Separating clusters and environments and dropping the legacy approach of one cluster per environment is the single most effective change to increase application delivery velocity.

The Ops-cluster and the Apps-cluster

To solve this problem this guide implements a pair of clusters. The two separate clusters allow testing changes to the cluster configuration and at the same time working on any application environment. To fight the force of habit and prevent people from assuming that the application development environment goes onto the development cluster, we call these clusters Ops-cluster and Apps-cluster.

+------------------------------+       +--------------------------------------------------------+
| Ops-cluster                  |       | Apps-cluster                                           |
|                              |       |                                                        |
|  +-----------------------+   |       |  +-----------------------+    +------------------+     |
|  | [TEST]-env            |   |       |  | [PROD]-env            |    | [TEST]-env       |     |
|  | cluster-services      |   |       |  | cluster-services      |    | application      |     |
|  |                       |   |       |  |                       |    |                  |     |
|  |                       |   |       |  |                       |    |   +-----------------+  |
|  |                       |   |       |  |                       |    +---| [PROD]-env      |  |
|  |                       |   |       |  |                       |        | application     |  |
|  |                       |   |       |  |                       |        |                 |  |
|  |                       |   |       |  |                       |        |                 |  |
|  +-----------------------+   |       |  +-----------------------+        +-----------------+  |
+------------------------------+       +--------------------------------------------------------+

The Ops-cluster is where changes to the cluster, its configuration and its cluster services are tested before they get applied on the Apps-cluster. Note how the cluster services test environment lives on the Ops-cluster while all application environments live on the Apps-cluster in the above diagram. Cluster services are services that are shared between applications and environments. Good examples of cluster services are ingress controllers, monitoring, logging and service meshes.

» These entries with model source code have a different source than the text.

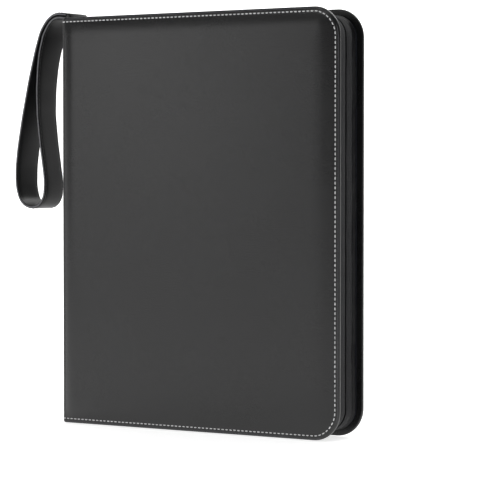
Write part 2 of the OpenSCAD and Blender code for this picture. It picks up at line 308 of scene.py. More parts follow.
def metal_paint(name, color, rough, metallic, brushed=900.0):
    """Metal or enamel with fine scratches and faint smears."""
    paint = Paint(name, color, rough, metallic)
    x, y, z = paint.split(paint.place())
    streaks = paint.noise(paint.node("CombineXYZ", {}, {0: x, 1: y, 2: z * 0.08}), brushed, 2.0)
    smears = paint.noise(paint.place(), 45.0, 3.0)
    paint.bump(streaks, 0.00003, 0.5)
    paint.set("Roughness", smears * 0.16 + streaks * 0.08 + (rough - 0.1))
    shade = tuple(0.8 * c for c in color)
    paint.set("Base Color", paint.blend(smears.steps(0.35, 0.65), color, shade))
    return paint.material


def coin_paint():
    """Struck silver: bright on the relief and grey in its hollows."""
    paint = Paint("struck_silver", (0.72, 0.73, 0.75), 0.28, 1.0)
    height = paint.split(paint.cloth())[2]
    stain = paint.noise(paint.place(), 300.0, 3.0)
    bright = (height * 2600.0 + stain * 0.35).steps(0.05, 0.75)
    paint.set("Base Color", paint.blend(bright, (0.30, 0.31, 0.33), (0.82, 0.83, 0.85)))
    paint.set("Roughness", bright * -0.2 + 0.45)
    paint.bump(stain, 0.00004, 0.5)
    return paint.material


def film_paint(name, body, weld_columns=None):
    """Clear film, faintly blue, with hazy smears. Body is its mean opacity.

    weld_columns gives the first weld's x and the pocket width; the welds across are solid lines and the
    welds up the page are dotted.
    """
    blue = (0.72, 0.78, 0.86)
    paint = Paint(name, blue, 0.30, Specular_IOR_Level=0.45)
    x, y, z = paint.split(paint.place())
    smears = paint.noise(paint.place(), 22.0, 3.0)
    alpha = smears * 0.10 + (body - 0.05)
    if weld_columns:
        first, width = weld_columns
        row = (z - PAGE_Z0) / POCKET_H
        column = (x - first) / width
        near_row = ((row + 0.5).fraction() - 0.5).absolute() * POCKET_H
        near_column = ((column + 0.5).fraction() - 0.5).absolute() * width
        dots = ((x + z) * (2 * math.pi / 0.0032)).sine() * 0.35 + 0.65
        rows = 1 - near_row.steps(0.0003, 0.0009)
        columns = 1 - near_column.steps(0.0003, 0.0009)
        weld = rows.maths("MAXIMUM", rows, columns * dots)
        alpha = alpha + weld * 0.45
        paint.set("Base Color", paint.blend(weld, blue, (0.92, 0.94, 0.96)))
        paint.bump(weld, 0.0003, 0.6)
    else:
        paint.bump(smears, 0.0008, 0.4)
    paint.set("Alpha", alpha)
    paint.set("Roughness", smears * 0.12 + 0.24)
    return paint.material


def board_paint(name, dark, light, scale):
    """Grey board or foam, flecked."""
    paint = Paint(name, light, 0.9)
    flecks = paint.noise(paint.place(), scale, 5.0, 0.7)
    paint.set("Base Color", paint.blend(flecks.steps(0.35, 0.65), dark, light))
    paint.bump(flecks, 0.0002, 0.6)
    return paint.material


def floor_paint():
    """Plain white, lit a little from within."""
    white = (0.93, 0.93, 0.93)
    paint = Paint("studio_floor", white, 0.9, Emission_Color=(1, 1, 1, 1), Emission_Strength=0.74)
    return paint.material


# ---- mesh helpers ----

def grid_faces(rows, columns, wrap_columns=False):
    """Quads of a grid of points, numbered row by row; each row is joined into a ring where it wraps."""
    first = np.arange(rows - 1)
    second = np.arange(columns if wrap_columns else columns - 1)
    i, j = np.meshgrid(first, second, indexing="ij")
    i2, j2 = (i + 1) % rows, (j + 1) % columns
    quads = [i * columns + j, i * columns + j2, i2 * columns + j2, i2 * columns + j]
    return np.stack(quads, -1).reshape(-1, 4)


def grid_part(points, wrap_columns=False, cloth=None):
    """A grid of points with its faces, and the cloth distances that its pattern follows."""
    rows, columns = points.shape[:2]
    faces = grid_faces(rows, columns, wrap_columns)
    cloth = np.zeros(points.shape) if cloth is None else cloth
    return points.reshape(-1, 3), faces, cloth.reshape(-1, 3)


def mirrored(parts):
    """The same parts on the back of the album: y changes sign."""
    return [(points * (1, -1, 1), faces[:, ::-1], cloth) for points, faces, cloth in parts]


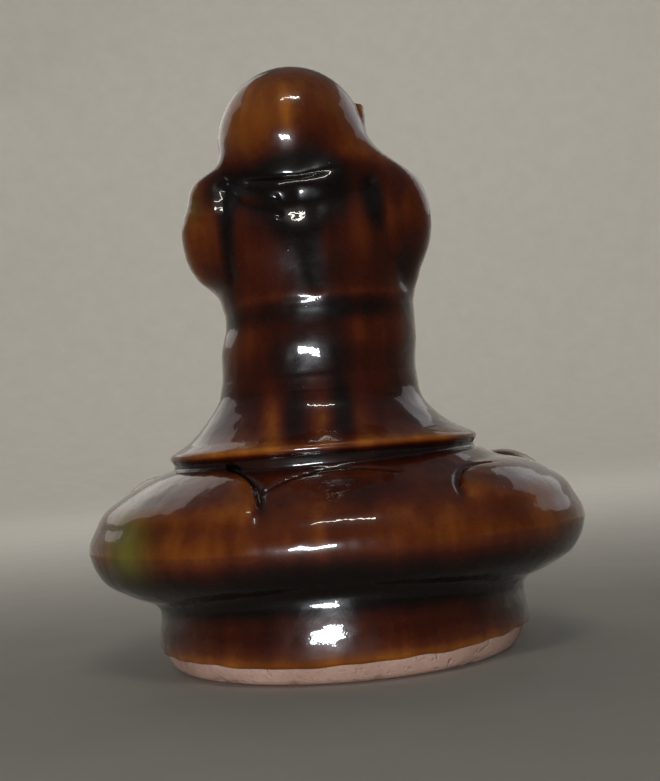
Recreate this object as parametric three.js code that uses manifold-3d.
// A hollow glazed-clay souvenir figurine: a bald figure in a sashed coat, sitting cross-legged on a plinth.
// Every node is one clay piece as the potter makes it. The pieces are luted together with slip, and one
// glaze firing fixes them, so nothing moves. Millimetres, +Z up, the figure faces -Y, its left is towards +X.
// The origin is at the middle of the foot, on the surface that the figurine stands on.
import * as THREE from "three";
import { mergeVertices } from "three/addons/utils/BufferGeometryUtils.js";
import Module from "manifold-3d";

const wasm = await Module();
wasm.setup();

// ---------- driving dimensions ----------
const LUTE = 0.3; // the slip layer between two clay pieces
const WALL = 4.6; // thickness of the hollow pieces
const SPARE = 1.2; // the clay left beyond that wall in the plinth and the seat
const ROUND = 30; // facets round a turned piece

const FOOT = { radius: 34.6, height: 3.3, flare: 1.6, ring: 5.4 };
const PLINTH = { radius: 37.2, waist: 36.1, height: 9.9 };
const LEGS = { halfWidth: 36.6, halfDepth: 26.8, across: 13.4, up: 11.7 };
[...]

The Apps-cluster is where all applications and their environments live. If the Apps-cluster is down, you stop what you're doing and fix it. If you're colleagues can't work, that's a production level incident.

By having two clusters with clearly defined and distinct purposes you can move fast and break things on the Ops-cluster and at the same time move fast and break things in any of the application environments on the Apps-cluster without one blocking the other.

Security and compliance

A common argument for separating application environments onto different clusters is increased security or compliance requirements.

Lets tackle the compliance argument first. Usually it is somewhat along the lines of compliance requires us to keep dev and prod strictly separated and the only way to do this is using separate clusters. And while it's probably true that compliance requires strict seperation, it does usually not dictate how to implement that separation. It usually only requires state of the art measures. And when migrating to Kubernetes, separate clusters are far from the only way and more importantly, certainly not the state of the art one.

Kubernetes allows declaring security related configuration including firewall rules, quotas and more just like it allows declaring runtime configuration. By declaring every aspect of an application's runtime environment the same way and in the same place teams gain full visibility.

Let's look at an example of how to approach this step by step. First, make sure you get your teams and namespaces setup right. Then, get RBAC configured for teams and namespaces. The autentication and authorization section has the details how to do this without killing your devops culture. With namespaces and RBAC in place, look into network policies, to control network ingress and egress for an application environment's namespace. If you are required to ensure, dev and prod workloads don't run on the same nodes, you can either look into using anti-affinity to instruct the scheduler to not put dev and prod workloads on the same nodes, but keep scheduling highly dynamic. Or if you prefer a more static separation, different node pools might be an option.

The above, gives you declarative configuration, with version control and reviewability and continuous enforcement through the Kubernetes control loop.

If peer reviews are not engough in your environment to enforce security policies, you can additionally look into admission controllers that allow you to deny applying manifests not meeting certain criteria at the Kubernetes api level.

The benefits of transparency, reviews, validation and enforcement far outweigh the risk of potential bugs in the Kubernetes code. Manual steps are prone to human error and the compared lack of visibility makes them less likely to be spotted quickly and increases the risk of being subject to malicious actors.

So not only are manual steps you depend on in your day to day work slowing you down, they also pose a higher risk. Shared responsibility, automation and transparency through reviews enable high velocity and improve security.

Multi-region and multi-cloud

There are good reasons to have multiple clusters, just remember, separating your application environments is not one of them.

Among the good reasons are multi-region and multi-cloud setups. To keep latency between control plane components small it is not recommended to span Kubernetes clusters across wide area network boundaries. In cloud provider terms, clusters are usually spread accross multiple zones within one region, but not across regions.

So in cases where you need compute resources in multiple geographical regions for lower end user latency or high availability or even in multiple cloud providers for even higher availability, multiple clusters are the right way to go.

Similar to how cloud providers keep the regions indepentent of each other, you should also keep the clusters independent. And remember, every new region or provider always requires a new Ops- and Apps-cluster pair.